John W. Olver Design Building Earns LEED Gold Certification

John W. Olver Design Building
John W. Olver Design Building
Design Building atrium
Design Building atrium

The John W. Olver Design Building, a showcase for best practices in sustainability and state-of-the-art wood construction technology, has been awarded LEED Gold certification.

LEED, or Leadership in Energy and Environmental Design, certification is an official recognition that a project complies with the requirements prescribed within the LEED rating systems as created and maintained by the U.S. Green Building Council. LEED certification is a globally recognized symbol of sustainability achievement.

Called the most technologically advanced cross-laminated timber (CLT) building in the country when it opened in 2017, the Design Building houses three academic units: the department of architecture, the Building and Construction Technology Program (BCT) and the department of landscape architecture and regional planning.

Built of CLT timber and glue-laminated columns, the 87,000-square-foot facility saves the equivalent of more than 2,300 metric tons of carbon when compared to a traditional energy-intensive steel and concrete building.

The building’s multi-disciplinary layout, organized around an interior courtyard of exposed timber and an exterior landscaped courtyard and outdoor classroom, fosters collaboration across the disciplines. It intentionally features exposed structural elements and service systems for teaching, while its Trimble Technology Lab provides advanced tools for design research and development.

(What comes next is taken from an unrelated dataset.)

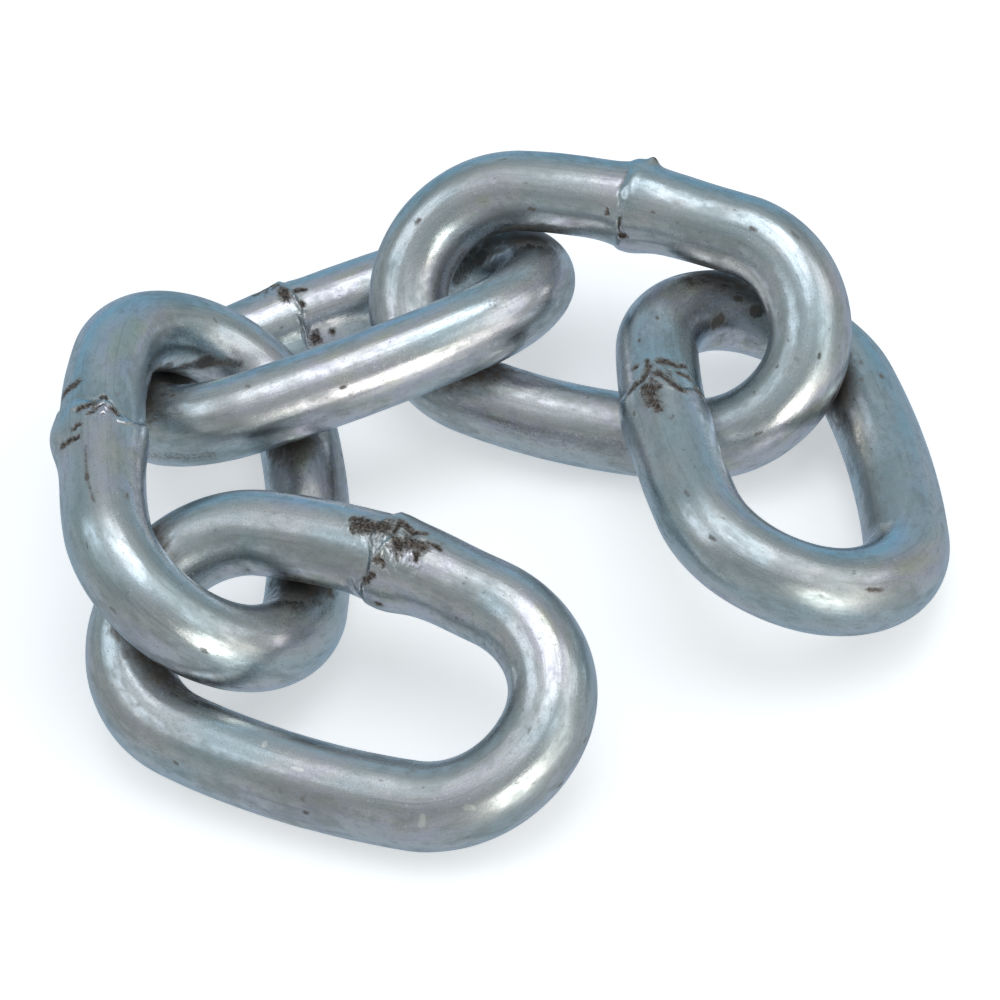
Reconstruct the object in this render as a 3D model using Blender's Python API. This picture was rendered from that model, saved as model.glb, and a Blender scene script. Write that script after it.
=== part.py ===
# A loose heap of welded steel chain: five round wire links, bright zinc plated.
#
# Each link is one length of wire bent to an oval whose long sides bow out slightly, and
# butt welded at the middle of one long side. The links pass through each other's eyes and
# lie as they come to rest on a level floor.
#
# Metres, +Z up. The origin is on the floor, at the middle of the heap. +X is to the right
# and +Y away from whoever looks at the front of the heap.

import math

import bmesh
import bpy
from mathutils import Euler, Matrix, Vector

WIRE_DIAMETER = 0.013
INSIDE_LENGTH = 0.0543
INSIDE_WIDTH = 0.0236
END_RADIUS = 0.0171  # of the wire's centreline round the two ends

WELD_GROWTH = 0.06  # how much thicker the wire is at the weld, as a share
WELD_LENGTH = 0.010

WIRE_SIDES = 16
END_STEPS = 13  # odd, so that one facet lies square across the crown of each end
SIDE_STEPS = 10

ZINC_COLOUR = (0.50, 0.56, 0.60, 1.0)
ZINC_ROUGHNESS = 0.32

WIRE_RADIUS = WIRE_DIAMETER / 2
HALF_LENGTH = (INSIDE_LENGTH + WIRE_DIAMETER) / 2
HALF_WIDTH = (INSIDE_WIDTH + WIRE_DIAMETER) / 2
END_CENTRE = HALF_LENGTH - END_RADIUS
SIDE_RADIUS = (END_CENTRE**2 + HALF_WIDTH**2 - END_RADIUS**2) / (
    2 * (HALF_WIDTH - END_RADIUS)
)
SIDE_CENTRE = SIDE_RADIUS - HALF_WIDTH
SIDE_ANGLE = math.atan2(END_CENTRE, SIDE_CENTRE)  # half of what a long side turns through

# Where each link lies: its centre in millimetres, then its tilt about its own length, the
# slope of its length and its heading, in degrees, and where along its side the weld is.
LINKS = {
    "link_1": ((-28.4, -33.3, 13.7), (22.2, 1.2, -30.3), 2.2),
    "link_2": ((-45.4, 5.0, 18.0), (39.0, 0.6, 88.2), -0.5),
    "link_3": ((-23.1, 37.6, 14.3), (-23.4, -2.9, 15.1), -3.9),
    "link_4": ((19.9, 31.1, 17.8), (36.7, 1.1, -27.2), -0.7),
    "link_5": ((42.8, -0.8, 14.2), (23.2, 3.0, 91.6), 4.1),
}


def zinc_plating(name):
    material = bpy.data.materials.new(name)
    material.use_nodes = True
    shader = material.node_tree.nodes["Principled BSDF"]
    shader.inputs["Base Color"].default_value = ZINC_COLOUR
    shader.inputs["Metallic"].default_value = 1.0
    shader.inputs["Roughness"].default_value = ZINC_ROUGHNESS
    return material


def first_section(link):
    """The wire's round section at the start of the long side on +Y, square to the wire."""
    outwards = Vector((-math.sin(SIDE_ANGLE), math.cos(SIDE_ANGLE), 0))
    along = Vector((math.cos(SIDE_ANGLE), math.sin(SIDE_ANGLE), 0))
    place = Vector((0, -SIDE_CENTRE, 0)) + outwards * SIDE_RADIUS
    axes = Matrix((outwards, (0, 0, 1), along)).transposed().to_4x4()
    half_a_side = Matrix.Rotation(math.pi / WIRE_SIDES, 4, "Z")
    ring = bmesh.ops.create_circle(
        link,
        radius=WIRE_RADIUS,
        segments=WIRE_SIDES,
        matrix=Matrix.Translation(place) @ axes @ half_a_side,
    )
    return ring["verts"] + list({edge for vert in ring["verts"] for edge in vert.link_edges})


def bend(link, section, centre, angle, steps):
    """Draws the section clockwise round a centre in the link's plane."""
    bent = bmesh.ops.spin(
        link, geom=section, cent=centre, axis=(0, 0, -1), angle=angle, steps=steps
    )
    return bent["geom_last"]


def upset_weld(link, weld_x):
    """Swells the wire where the two cut ends were forged together."""
    for vert in link.verts:
        from_weld = abs(vert.co.x - weld_x)
        if vert.co.y < 0 or from_weld > WELD_LENGTH / 2:
            continue
        middle_y = math.sqrt(SIDE_RADIUS**2 - vert.co.x**2) - SIDE_CENTRE
        centre = Vector((vert.co.x, middle_y, 0))
        growth = WELD_GROWTH * (1 + math.cos(2 * math.pi * from_weld / WELD_LENGTH)) / 2
        vert.co = centre + (vert.co - centre) * (1 + growth)


def make_link(name, weld_x):
    link = bmesh.new()
    section = first_section(link)
    side_turn = 2 * SIDE_ANGLE
    end_turn = math.pi - side_turn
    section = bend(link, section, (0, -SIDE_CENTRE, 0), side_turn, SIDE_STEPS)
    section = bend(link, section, (END_CENTRE, 0, 0), end_turn, END_STEPS)
    section = bend(link, section, (0, SIDE_CENTRE, 0), side_turn, SIDE_STEPS)
    bend(link, section, (-END_CENTRE, 0, 0), end_turn, END_STEPS)
    bmesh.ops.remove_doubles(link, verts=link.verts, dist=0.00001)
    upset_weld(link, weld_x)
    bmesh.ops.recalc_face_normals(link, faces=link.faces)
    mesh = bpy.data.meshes.new(name)
    link.to_mesh(mesh)
    link.free()
    mesh.shade_smooth()
    mesh.materials.append(zinc_plating("zinc_plating_" + name))
    obj = bpy.data.objects.new(name, mesh)
    bpy.context.scene.collection.objects.link(obj)
    return obj


def centre_on_floor(links):
    """Moves the heap so that its lowest point is at Z = 0 and its box is centred on the origin."""
    bpy.context.view_layer.update()
    points = [link.matrix_world @ vert.co for link in links for vert in link.data.vertices]
    low = Vector(min(point[axis] for point in points) for axis in range(3))
    high = Vector(max(point[axis] for point in points) for axis in range(3))
    for link in links:
        link.location -= Vector(((low.x + high.x) / 2, (low.y + high.y) / 2, low.z))


for old in list(bpy.data.objects):
    bpy.data.objects.remove(old)

heap = []
for link_name, (centre_mm, turn_degrees, weld_mm) in LINKS.items():
    placed = make_link(link_name, weld_mm / 1000)
    placed.location = Vector(centre_mm) / 1000
    placed.rotation_euler = Euler([math.radians(turn) for turn in turn_degrees], "XYZ")
    heap.append(placed)
centre_on_floor(heap)
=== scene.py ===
"""A loose heap of five welded chain links, bright zinc plated, on a pale table in soft light."""

import math

import bmesh
import bpy
import numpy as np
from mathutils import Matrix, Vector, noise
from mathutils.bvhtree import BVHTree


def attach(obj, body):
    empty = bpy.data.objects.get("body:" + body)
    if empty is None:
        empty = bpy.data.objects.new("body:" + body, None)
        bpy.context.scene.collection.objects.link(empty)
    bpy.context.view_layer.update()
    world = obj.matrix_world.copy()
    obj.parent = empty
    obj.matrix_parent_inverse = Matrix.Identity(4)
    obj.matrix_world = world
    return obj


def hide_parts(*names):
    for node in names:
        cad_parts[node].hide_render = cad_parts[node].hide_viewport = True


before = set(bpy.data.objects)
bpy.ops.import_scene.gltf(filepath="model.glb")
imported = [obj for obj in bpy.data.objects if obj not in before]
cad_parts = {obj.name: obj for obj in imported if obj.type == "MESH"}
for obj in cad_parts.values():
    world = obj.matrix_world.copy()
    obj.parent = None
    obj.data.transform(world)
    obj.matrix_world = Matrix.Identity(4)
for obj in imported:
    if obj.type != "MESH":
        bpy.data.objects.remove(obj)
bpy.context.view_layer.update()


# The camera
# It looks down on the heap from the front through a long lens, and it is held a little askew.
LENS_MM = 121.2
CAMERA_DISTANCE = 0.5108
CAMERA_ELEVATION = math.radians(44.24)
CAMERA_ROLL = math.radians(8.29)
CAMERA_TARGET = Vector((-0.00084, -0.00817, 0.0183))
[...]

“The Olver building is remarkable for its innovative construction and sustainable design,” said Shane Conklin, associate vice chancellor for Facilities and Campus Services, “and its LEED Gold certification is confirmation of our commitment to responsible stewardship not only of our campus but of our environment.”

Marta Bouchard of Atelier Ten, the university’s sustainability consultant on the building, wrote: “This project’s LEED certification was incredibly successful thanks to the collaborative efforts of the entire team. The university’s commitments to sustainability were evident since the initial meetings in 2013 and the goal for high-performance design and operation has been unwavering through design, construction and continuing on today with building measurement and verification.”

Key building features for sustainability and LEED certification include:

  • Central to campus, the building is well situated on a walkable site with access to public transportation and promoting use of alternative transportation.   
  • The previously developed site and landscape was restored with more than 20 percent native vegetation and provides open space equal to the building footprint.
  • The intensive/extensive vegetated green roof combined with white TPO membrane roofing and light-colored hardscape (77 percent site area) mitigates heat island effects
  • Water efficient fixtures achieve a potable water reduction of 35 percent below EPAct 2003 standards.
  • Efficient drip irrigation system reduced potable water consumption by 66 percent compared to a typical irrigation system. 
  • Efficient HVAC systems, low-energy lighting design and controls, and a high-performance insulating envelope with electrochromic glass results in a predicted annual energy cost savings of 42.85 percent
  • The comprehensive commissioning efforts provided by the design team and owner, combined with ongoing measurement and verification efforts will ensure the building is operating efficiently and in accordance with all design objectives.
  • 88 percent of construction waste materials were diverted from landfill
  • 10.7 percent of the total building materials (by cost) was manufactured using recycled materials and 13.8 percent were regionally sourced. Unfortunately, the raw materials for the CLT was sourced just beyond the 500-mile radius.
  • A whopping 97.3 percent of the new wood was FSC-Certified, including 100 percent of the CLT.
  • In addition to designing for thermal comfort, indoor air quality is improved with CO2 sensors and associated HVAC controls in all densely occupied spaces.
  • 90.5 percent of all regularly occupied spaces have access to exterior views.

The Wall Street Journal named the Design Building one of the best new buildings of 2017.

In July, the Building received a design excellence award from the Society for College and University Planning (SCUP) for excellence in landscape architecture – general design.

In February, it was named the jury’s choice for wood innovation in the WoodWorks 2018 Wood Design Awards, which celebrate excellence in wood building design across the U.S., and it was named U.S. Building of the Year in a national online poll conducted by American-Architects.

It also was honored with an Award of Merit in the Engineering News-Record (ENR) list of New England’s 2017 Best Projects.

The Design Building is named for former congressman and UMass Amherst chemistry professor John Olver.

Inspired by the work of Peggi L. Clouston, associate professor of environmental conservation, Olver helped persuade campus officials to adopt the new and innovative technology when the building was still a proposal. He also secured additional state funding based on the fact that the building would be an important demonstration project for mass timber in the region.

The building was designed by Boston architectural firm Leers Weinzapfel.

The BCT program developed some of the CLT technology used in the building and has been testing native Massachusetts wood species for CLT suitability.